There is a growing concern in industry on the rising instances of notices by the tax authorities.

While I don’t want to ignore their concerns, I think the situation got muddled because there were some court orders, some time bar-related issues and also because of the transition from manual record keeping to digital record as there was a hiatus between the two the tax authorities had to rely on manual data and if you are relying on manual data, you also want to double check that with the assessee. So you had to send them a notice. These are very legitimate and for sovereign duty performance of tax collection, authorities are duty bound to ascertain and put on record the facts. And, facts cannot be put on record unless the assessees reply. So notices had to be sent. I know when it is year-end, the boards have a tendency to rush. I keep telling them they should start this exercise from October or November rather than March. These can irk tax assessees, I recognise. These will all improve.

What is it alluding to revamping economic and commercial legislations.

Several things that we have already done to some extent ease of doing business, some compliance requirements, too many penal clauses, some penal processes even resulting in a jail sentence, penalties, accumulating, fines being levied – all of them will be made simple. All violations are not with malafide intent. Some can be by error or omission and commission. It has to be looked at… and in order that too many layers of oversight are not there. To make it simpler, we want to look at it all comprehensively.

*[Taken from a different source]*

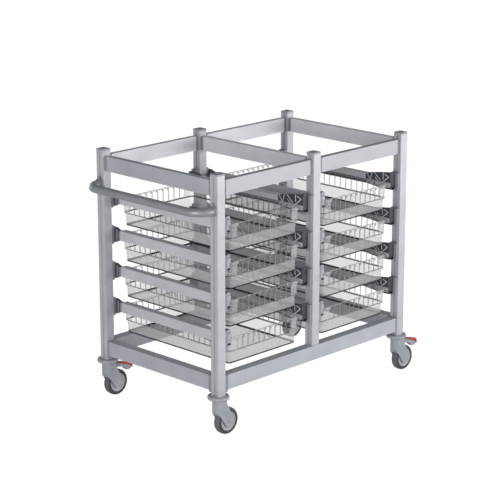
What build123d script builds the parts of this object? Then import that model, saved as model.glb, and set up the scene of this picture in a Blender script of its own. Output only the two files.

Do these reforms can be done easily?

Even after passing of bills, problems have risen. Didn’t we pass the agriculture reform bills? And, wasn’t the Land Reform and Rehabilitation Bill of 2013 passed? Look at the consequences of this. The issue actually is of states and also stakeholders all coming on board. They may come on board but when they find full political opportunism… For instance, the three laws of the farm reforms were then supported by the then agriculture ministers.